#### Supplied entries:
────────────────────────────────────────

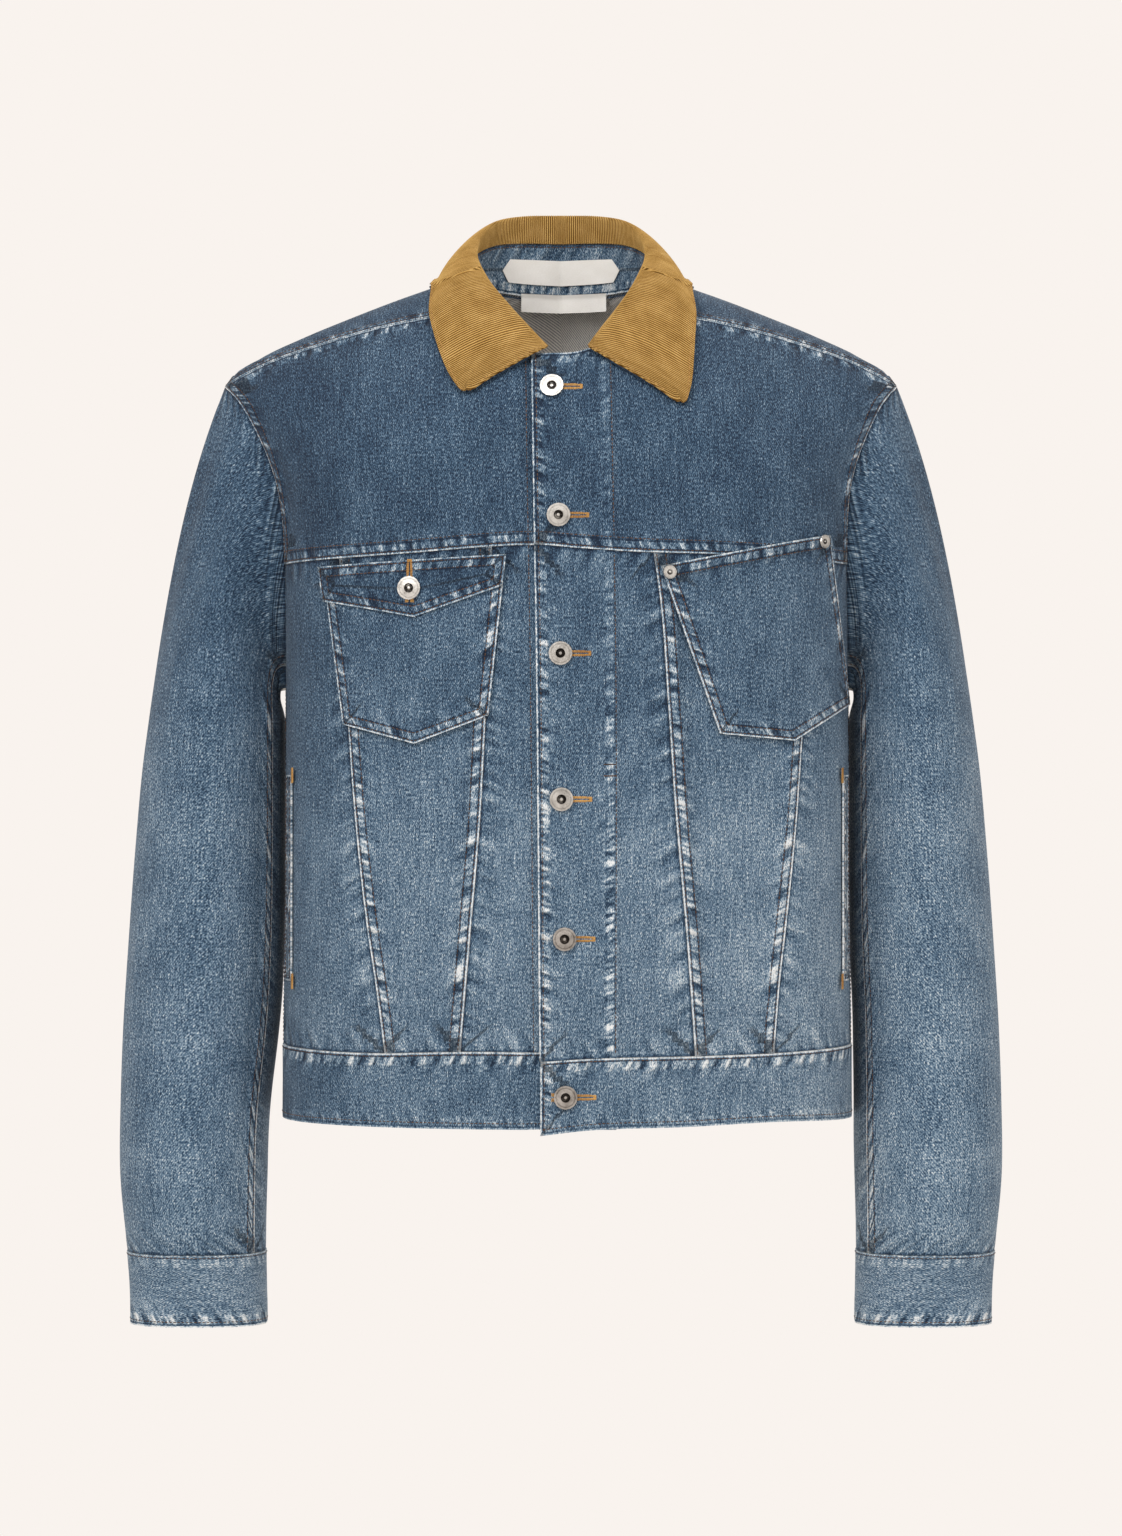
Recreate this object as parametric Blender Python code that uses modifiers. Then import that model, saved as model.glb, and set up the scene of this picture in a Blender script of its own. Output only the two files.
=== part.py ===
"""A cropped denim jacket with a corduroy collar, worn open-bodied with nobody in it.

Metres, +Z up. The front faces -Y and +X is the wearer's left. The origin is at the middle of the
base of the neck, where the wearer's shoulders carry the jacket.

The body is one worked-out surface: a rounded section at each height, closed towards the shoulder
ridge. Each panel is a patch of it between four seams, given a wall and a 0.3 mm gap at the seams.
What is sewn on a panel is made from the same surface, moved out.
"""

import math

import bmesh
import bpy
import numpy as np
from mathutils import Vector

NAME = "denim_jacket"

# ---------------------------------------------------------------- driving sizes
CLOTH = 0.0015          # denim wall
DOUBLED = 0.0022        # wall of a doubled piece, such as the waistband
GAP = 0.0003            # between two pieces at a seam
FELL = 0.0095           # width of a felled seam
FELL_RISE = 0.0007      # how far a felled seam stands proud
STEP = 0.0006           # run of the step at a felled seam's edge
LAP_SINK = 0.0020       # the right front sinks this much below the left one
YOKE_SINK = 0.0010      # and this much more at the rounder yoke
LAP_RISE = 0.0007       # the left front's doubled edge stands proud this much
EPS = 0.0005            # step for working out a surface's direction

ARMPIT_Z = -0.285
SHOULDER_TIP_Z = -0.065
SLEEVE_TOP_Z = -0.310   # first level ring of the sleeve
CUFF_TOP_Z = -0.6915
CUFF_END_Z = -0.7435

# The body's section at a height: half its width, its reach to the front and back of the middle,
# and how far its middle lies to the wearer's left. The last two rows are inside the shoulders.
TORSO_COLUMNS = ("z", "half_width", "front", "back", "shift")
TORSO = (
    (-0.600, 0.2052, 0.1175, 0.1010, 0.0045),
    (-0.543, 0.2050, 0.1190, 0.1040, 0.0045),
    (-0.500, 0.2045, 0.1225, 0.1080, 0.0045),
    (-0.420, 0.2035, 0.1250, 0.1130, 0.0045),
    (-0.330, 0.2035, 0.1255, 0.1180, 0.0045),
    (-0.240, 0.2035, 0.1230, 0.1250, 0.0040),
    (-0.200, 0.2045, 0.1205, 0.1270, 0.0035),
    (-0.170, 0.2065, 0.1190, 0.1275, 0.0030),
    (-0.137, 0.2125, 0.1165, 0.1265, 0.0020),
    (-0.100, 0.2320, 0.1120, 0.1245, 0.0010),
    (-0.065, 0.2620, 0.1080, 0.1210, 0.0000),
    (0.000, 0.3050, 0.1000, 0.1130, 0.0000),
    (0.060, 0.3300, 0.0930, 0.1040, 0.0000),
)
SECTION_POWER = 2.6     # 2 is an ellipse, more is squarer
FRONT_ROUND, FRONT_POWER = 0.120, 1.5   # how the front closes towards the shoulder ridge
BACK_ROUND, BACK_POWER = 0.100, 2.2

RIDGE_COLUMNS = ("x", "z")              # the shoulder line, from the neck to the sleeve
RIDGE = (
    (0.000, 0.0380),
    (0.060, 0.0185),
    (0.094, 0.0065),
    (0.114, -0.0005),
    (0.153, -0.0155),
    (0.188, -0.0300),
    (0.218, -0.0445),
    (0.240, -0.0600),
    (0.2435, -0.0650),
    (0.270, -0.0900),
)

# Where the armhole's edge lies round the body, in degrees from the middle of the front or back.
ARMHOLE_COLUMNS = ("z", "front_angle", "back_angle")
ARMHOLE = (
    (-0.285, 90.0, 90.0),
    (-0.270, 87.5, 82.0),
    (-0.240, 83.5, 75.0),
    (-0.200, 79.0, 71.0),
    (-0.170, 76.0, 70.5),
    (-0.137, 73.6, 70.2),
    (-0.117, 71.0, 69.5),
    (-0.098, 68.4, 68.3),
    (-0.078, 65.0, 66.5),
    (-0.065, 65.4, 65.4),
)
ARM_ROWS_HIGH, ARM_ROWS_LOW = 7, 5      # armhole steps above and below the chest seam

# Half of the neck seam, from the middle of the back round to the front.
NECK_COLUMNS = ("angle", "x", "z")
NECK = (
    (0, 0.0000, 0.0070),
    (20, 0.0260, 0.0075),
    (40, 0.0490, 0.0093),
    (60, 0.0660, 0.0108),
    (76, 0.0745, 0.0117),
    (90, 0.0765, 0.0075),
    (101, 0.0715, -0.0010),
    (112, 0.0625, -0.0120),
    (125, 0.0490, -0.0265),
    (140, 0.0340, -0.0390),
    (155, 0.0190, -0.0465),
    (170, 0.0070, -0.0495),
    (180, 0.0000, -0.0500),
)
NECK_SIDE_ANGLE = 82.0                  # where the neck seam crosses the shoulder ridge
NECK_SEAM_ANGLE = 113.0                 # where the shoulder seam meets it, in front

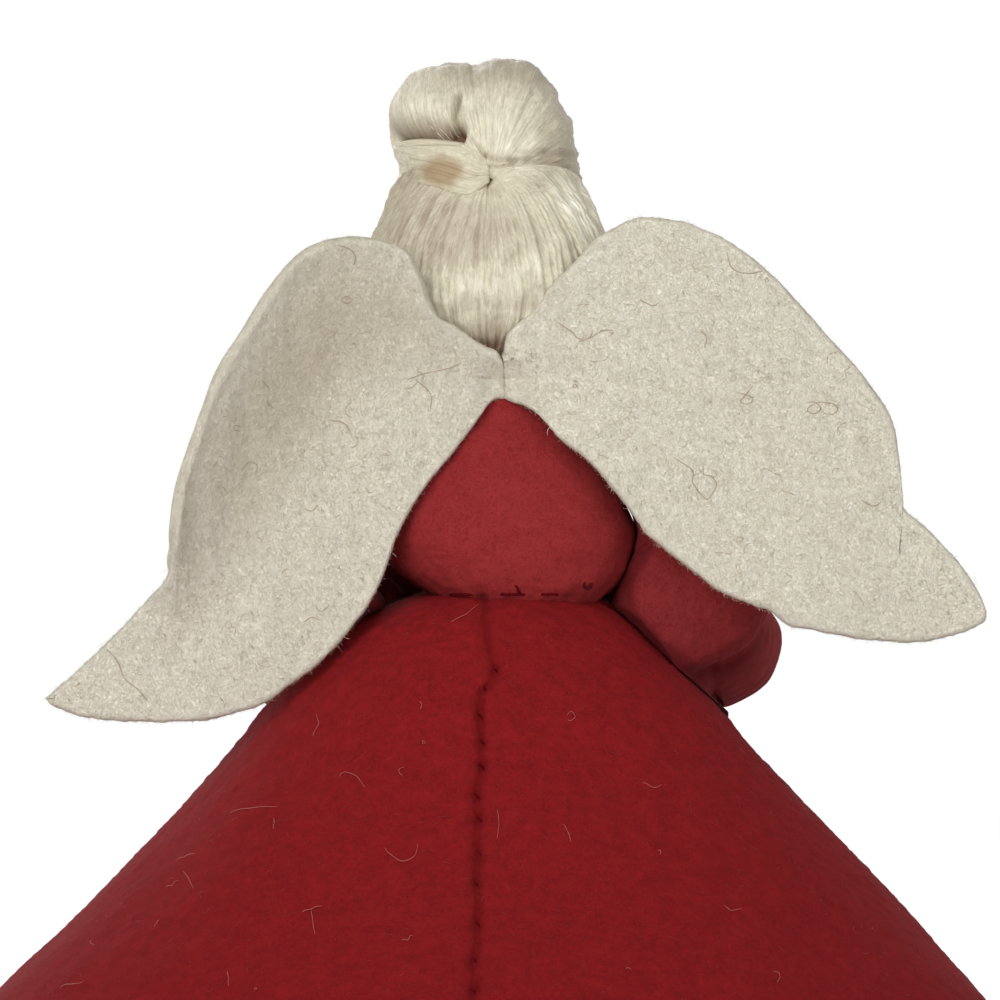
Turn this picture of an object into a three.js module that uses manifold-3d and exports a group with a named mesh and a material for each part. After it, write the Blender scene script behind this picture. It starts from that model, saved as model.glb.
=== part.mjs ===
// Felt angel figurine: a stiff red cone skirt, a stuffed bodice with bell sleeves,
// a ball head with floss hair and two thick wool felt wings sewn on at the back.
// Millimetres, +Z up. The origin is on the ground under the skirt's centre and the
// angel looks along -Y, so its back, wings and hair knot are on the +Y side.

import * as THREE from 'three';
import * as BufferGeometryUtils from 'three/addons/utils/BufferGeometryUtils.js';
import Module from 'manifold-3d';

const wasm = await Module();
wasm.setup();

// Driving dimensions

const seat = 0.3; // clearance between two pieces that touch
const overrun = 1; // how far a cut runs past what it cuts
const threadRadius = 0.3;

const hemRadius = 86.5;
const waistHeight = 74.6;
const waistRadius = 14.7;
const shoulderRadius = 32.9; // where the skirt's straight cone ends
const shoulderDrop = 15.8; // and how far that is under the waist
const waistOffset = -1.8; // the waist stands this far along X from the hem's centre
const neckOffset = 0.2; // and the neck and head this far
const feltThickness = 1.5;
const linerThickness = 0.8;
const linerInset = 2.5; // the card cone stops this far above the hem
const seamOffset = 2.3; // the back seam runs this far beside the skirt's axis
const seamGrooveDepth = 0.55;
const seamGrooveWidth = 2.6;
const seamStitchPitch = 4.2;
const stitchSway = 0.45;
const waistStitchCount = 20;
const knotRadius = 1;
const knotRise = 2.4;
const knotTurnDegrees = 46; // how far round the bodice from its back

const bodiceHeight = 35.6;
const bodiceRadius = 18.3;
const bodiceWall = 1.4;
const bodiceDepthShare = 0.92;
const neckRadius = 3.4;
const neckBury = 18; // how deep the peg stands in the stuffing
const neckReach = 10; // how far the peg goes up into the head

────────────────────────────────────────

#### What you should do:
Restate the whole listing exactly.

#### Written response:
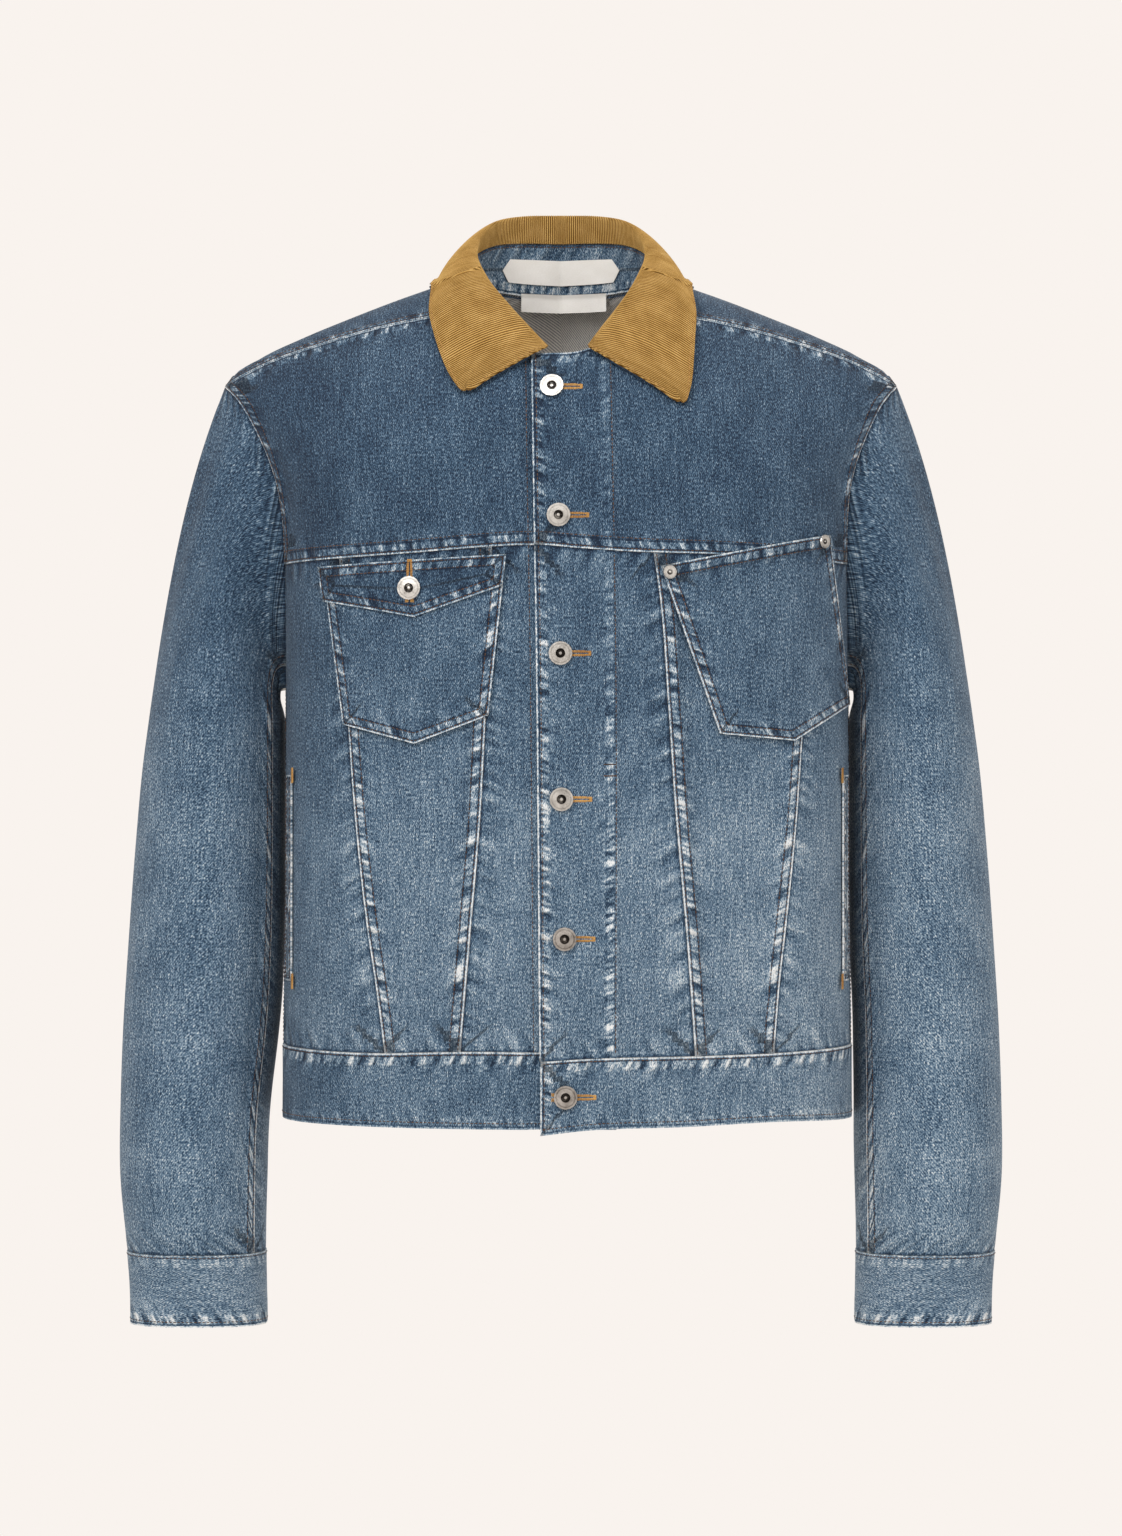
Recreate this object as parametric Blender Python code that uses modifiers. Then import that model, saved as model.glb, and set up the scene of this picture in a Blender script of its own. Output only the two files.
=== part.py ===
"""A cropped denim jacket with a corduroy collar, worn open-bodied with nobody in it.

Metres, +Z up. The front faces -Y and +X is the wearer's left. The origin is at the middle of the
base of the neck, where the wearer's shoulders carry the jacket.

The body is one worked-out surface: a rounded section at each height, closed towards the shoulder
ridge. Each panel is a patch of it between four seams, given a wall and a 0.3 mm gap at the seams.
What is sewn on a panel is made from the same surface, moved out.
"""

import math

import bmesh
import bpy
import numpy as np
from mathutils import Vector

NAME = "denim_jacket"

# ---------------------------------------------------------------- driving sizes
CLOTH = 0.0015          # denim wall
DOUBLED = 0.0022        # wall of a doubled piece, such as the waistband
GAP = 0.0003            # between two pieces at a seam
FELL = 0.0095           # width of a felled seam
FELL_RISE = 0.0007      # how far a felled seam stands proud
STEP = 0.0006           # run of the step at a felled seam's edge
LAP_SINK = 0.0020       # the right front sinks this much below the left one
YOKE_SINK = 0.0010      # and this much more at the rounder yoke
LAP_RISE = 0.0007       # the left front's doubled edge stands proud this much
EPS = 0.0005            # step for working out a surface's direction

ARMPIT_Z = -0.285
SHOULDER_TIP_Z = -0.065
SLEEVE_TOP_Z = -0.310   # first level ring of the sleeve
CUFF_TOP_Z = -0.6915
CUFF_END_Z = -0.7435

# The body's section at a height: half its width, its reach to the front and back of the middle,
# and how far its middle lies to the wearer's left. The last two rows are inside the shoulders.
TORSO_COLUMNS = ("z", "half_width", "front", "back", "shift")
TORSO = (
    (-0.600, 0.2052, 0.1175, 0.1010, 0.0045),
    (-0.543, 0.2050, 0.1190, 0.1040, 0.0045),
    (-0.500, 0.2045, 0.1225, 0.1080, 0.0045),
    (-0.420, 0.2035, 0.1250, 0.1130, 0.0045),
    (-0.330, 0.2035, 0.1255, 0.1180, 0.0045),
    (-0.240, 0.2035, 0.1230, 0.1250, 0.0040),
    (-0.200, 0.2045, 0.1205, 0.1270, 0.0035),
    (-0.170, 0.2065, 0.1190, 0.1275, 0.0030),
    (-0.137, 0.2125, 0.1165, 0.1265, 0.0020),
    (-0.100, 0.2320, 0.1120, 0.1245, 0.0010),
    (-0.065, 0.2620, 0.1080, 0.1210, 0.0000),
    (0.000, 0.3050, 0.1000, 0.1130, 0.0000),
    (0.060, 0.3300, 0.0930, 0.1040, 0.0000),
)
SECTION_POWER = 2.6     # 2 is an ellipse, more is squarer
FRONT_ROUND, FRONT_POWER = 0.120, 1.5   # how the front closes towards the shoulder ridge
BACK_ROUND, BACK_POWER = 0.100, 2.2

RIDGE_COLUMNS = ("x", "z")              # the shoulder line, from the neck to the sleeve
RIDGE = (
    (0.000, 0.0380),
    (0.060, 0.0185),
    (0.094, 0.0065),
    (0.114, -0.0005),
    (0.153, -0.0155),
    (0.188, -0.0300),
    (0.218, -0.0445),
    (0.240, -0.0600),
    (0.2435, -0.0650),
    (0.270, -0.0900),
)

# Where the armhole's edge lies round the body, in degrees from the middle of the front or back.
ARMHOLE_COLUMNS = ("z", "front_angle", "back_angle")
ARMHOLE = (
    (-0.285, 90.0, 90.0),
    (-0.270, 87.5, 82.0),
    (-0.240, 83.5, 75.0),
    (-0.200, 79.0, 71.0),
    (-0.170, 76.0, 70.5),
    (-0.137, 73.6, 70.2),
    (-0.117, 71.0, 69.5),
    (-0.098, 68.4, 68.3),
    (-0.078, 65.0, 66.5),
    (-0.065, 65.4, 65.4),
)
ARM_ROWS_HIGH, ARM_ROWS_LOW = 7, 5      # armhole steps above and below the chest seam

# Half of the neck seam, from the middle of the back round to the front.
NECK_COLUMNS = ("angle", "x", "z")
NECK = (
    (0, 0.0000, 0.0070),
    (20, 0.0260, 0.0075),
    (40, 0.0490, 0.0093),
    (60, 0.0660, 0.0108),
    (76, 0.0745, 0.0117),
    (90, 0.0765, 0.0075),
    (101, 0.0715, -0.0010),
    (112, 0.0625, -0.0120),
    (125, 0.0490, -0.0265),
    (140, 0.0340, -0.0390),
    (155, 0.0190, -0.0465),
    (170, 0.0070, -0.0495),
    (180, 0.0000, -0.0500),
)
NECK_SIDE_ANGLE = 82.0                  # where the neck seam crosses the shoulder ridge
NECK_SEAM_ANGLE = 113.0                 # where the shoulder seam meets it, in front

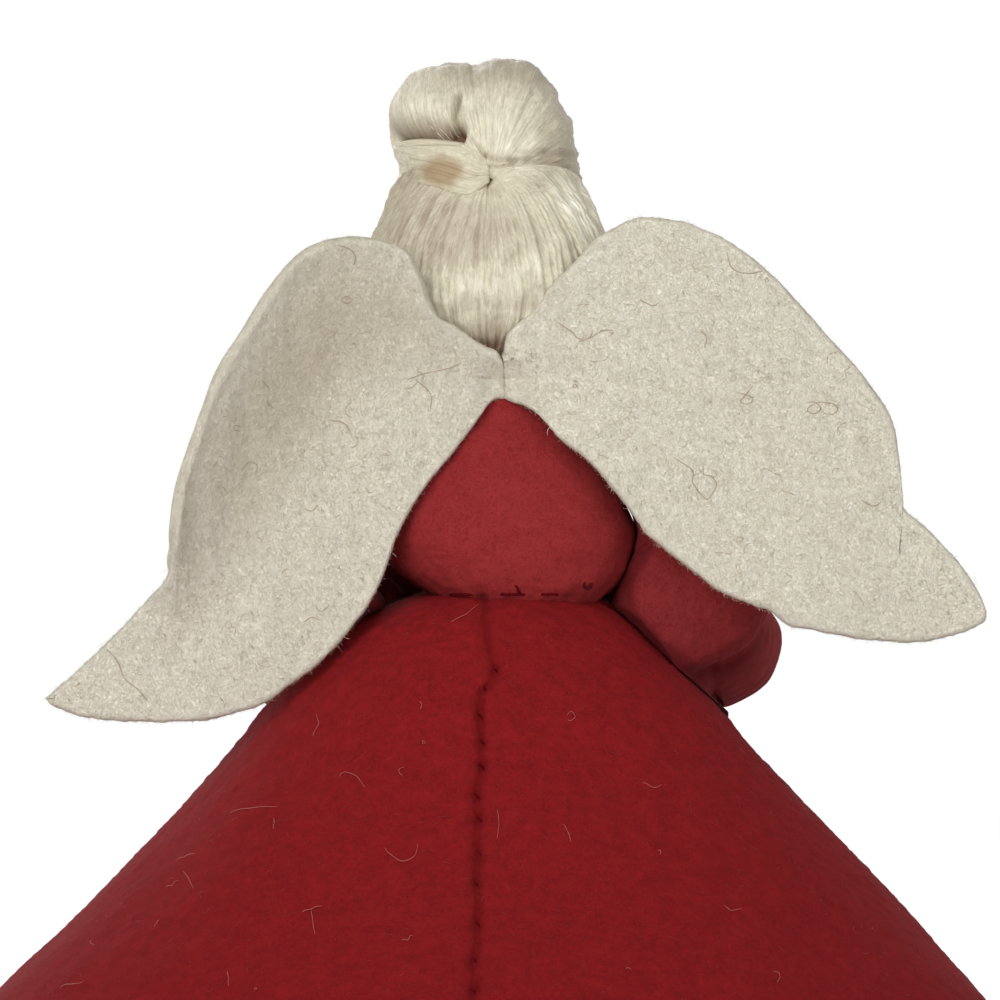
Turn this picture of an object into a three.js module that uses manifold-3d and exports a group with a named mesh and a material for each part. After it, write the Blender scene script behind this picture. It starts from that model, saved as model.glb.
=== part.mjs ===
// Felt angel figurine: a stiff red cone skirt, a stuffed bodice with bell sleeves,
// a ball head with floss hair and two thick wool felt wings sewn on at the back.
// Millimetres, +Z up. The origin is on the ground under the skirt's centre and the
// angel looks along -Y, so its back, wings and hair knot are on the +Y side.

import * as THREE from 'three';
import * as BufferGeometryUtils from 'three/addons/utils/BufferGeometryUtils.js';
import Module from 'manifold-3d';

const wasm = await Module();
wasm.setup();

// Driving dimensions

const seat = 0.3; // clearance between two pieces that touch
const overrun = 1; // how far a cut runs past what it cuts
const threadRadius = 0.3;

const hemRadius = 86.5;
const waistHeight = 74.6;
const waistRadius = 14.7;
const shoulderRadius = 32.9; // where the skirt's straight cone ends
const shoulderDrop = 15.8; // and how far that is under the waist
const waistOffset = -1.8; // the waist stands this far along X from the hem's centre
const neckOffset = 0.2; // and the neck and head this far
const feltThickness = 1.5;
const linerThickness = 0.8;
const linerInset = 2.5; // the card cone stops this far above the hem
const seamOffset = 2.3; // the back seam runs this far beside the skirt's axis
const seamGrooveDepth = 0.55;
const seamGrooveWidth = 2.6;
const seamStitchPitch = 4.2;
const stitchSway = 0.45;
const waistStitchCount = 20;
const knotRadius = 1;
const knotRise = 2.4;
const knotTurnDegrees = 46; // how far round the bodice from its back

const bodiceHeight = 35.6;
const bodiceRadius = 18.3;
const bodiceWall = 1.4;
const bodiceDepthShare = 0.92;
const neckRadius = 3.4;
const neckBury = 18; // how deep the peg stands in the stuffing
const neckReach = 10; // how far the peg goes up into the head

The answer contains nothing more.